FIG. 3A shows a system 300 including a client 301 and microservices 303-A and 303-B (collectively, microservices 303). The microservice 303-A is associated with a data store 305-A in which a data set 307-A is stored, and the microservice 303-B is associated with a data store 305-B in which a data set 307-B is stored. The data stores 305-A and 305-B are collectively referred to as data stores 305, and the data sets 307-A and 307-B are collectively referred to as data sets 307. FIG. 3B shows a visualization of a join operation 370 for which the technical solutions described herein provide improved performance characteristics at a small cost in consistency. The join operation 370, which may be referred to as a left exclusion join, is a data join where the required data is the data set 307-A excluding members that are in the data set 307-B.
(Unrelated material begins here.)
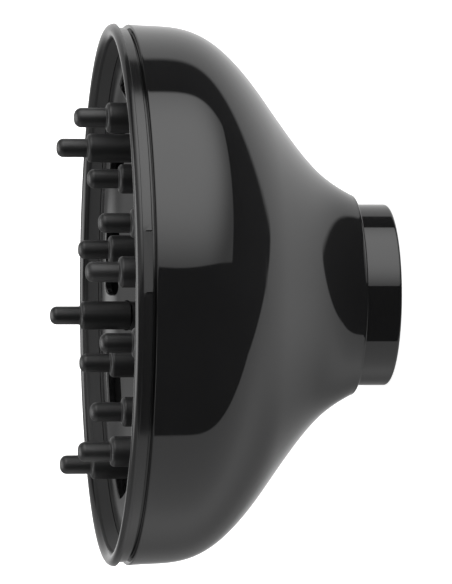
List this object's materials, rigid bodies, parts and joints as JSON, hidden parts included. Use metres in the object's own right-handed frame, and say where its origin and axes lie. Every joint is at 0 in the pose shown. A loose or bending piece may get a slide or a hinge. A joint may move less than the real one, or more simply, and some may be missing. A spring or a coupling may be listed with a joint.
{
  "type": "dryer diffuser",
  "caption": "Salon hair dryer diffuser: glossy turned bell on a swivelling barrel collar, with a push-fit front grille of stepped fingers and curved air slots.",
  "frame": {"origin": "centre of the collar's end face, on the diffuser's axis", "axes": "+Z along the axis from the barrel collar towards the fingers; +Y points to one of the six outer fingers and to the land between two air slots, in the mirror plane, with a locating tab of the bezel at -Y and at +Y; +X completes the frame and points to an inner finger"},
  "size_m": [0.16, 0.16, 0.0955],
  "materials": {
    "shell_gloss": "high-gloss black moulded plastic",
    "bezel_satin": "semi-gloss black moulded plastic",
    "plate_gloss": "semi-gloss black moulded plastic",
    "finger_matte": "satin black soft-touch plastic",
    "grip_rubber": "dark grey silicone rubber",
    "screw_steel": "zinc plated steel"
  },
  "bodies": {
    "collar": {"neck_collar": "shell_gloss", "grip_ring": "grip_rubber"},
    "bell": {"outer_shell": "shell_gloss", "collar_retainer": "bezel_satin", "retainer_screw_1": "screw_steel", "retainer_screw_2": "screw_steel", "retainer_screw_3": "screw_steel"},
    "grille": {"front_bezel": "bezel_satin", "seal_ring": "grip_rubber", "finger_plate": "plate_gloss", "outer_finger_1": "finger_matte", "outer_finger_2": "finger_matte", "outer_finger_3": "finger_matte", "outer_finger_4": "finger_matte", "outer_finger_5": "finger_matte", "outer_finger_6": "finger_matte", "inner_finger_1": "finger_matte", "inner_finger_2": "finger_matte", "inner_finger_3": "finger_matte", "inner_finger_4": "finger_matte", "inner_finger_5": "finger_matte", "inner_finger_6": "finger_matte", "air_deflector": "bezel_satin", "deflector_screw_1": "screw_steel", "deflector_screw_2": "screw_steel", "deflector_screw_3": "screw_steel"}
  },
  "joints": [
    {"name": "collar_swivel", "type": "hinge", "parent": "collar", "child": "bell", "pos_m": [0, 0, 0], "axis": [0, 0, 1], "continuous": true},
    {"name": "front_release", "type": "slide", "parent": "bell", "child": "grille", "axis": [0, 0, 1], "range_m": [0, 0.03]}
  ]
}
In some embodiments, the technical solutions use Bloom filters to represent the set that is to be excluded (e.g., the data set 307-B in the join operation 370). A Bloom filter is a space efficient probabilistic data structure for testing set inclusion (e.g., membership testing). The Bloom filter efficiently determines whether an element is a member of a set or not, with a small probability of false positives. If the Bloom filter returns that an element is not part of the set it is guaranteed to be accurate. If the Bloom filter reports that an element is part of the set, there is a small probability that this is a false positive. The false positive probability (fpp) value can be tuned. Depending on the fpp value, Bloom filters are typically orders of magnitude smaller than the entire set they represent. Bloom filters may be used in databases and caches, and some database types such as Postgres even support a Bloom index type natively. The technical solutions use Bloom filters, transported via HTTP (e.g., using one or more REST APIs) between the microservices 303-A and 303-B, to enable exclusion-joining capabilities (e.g., for the join operation 370).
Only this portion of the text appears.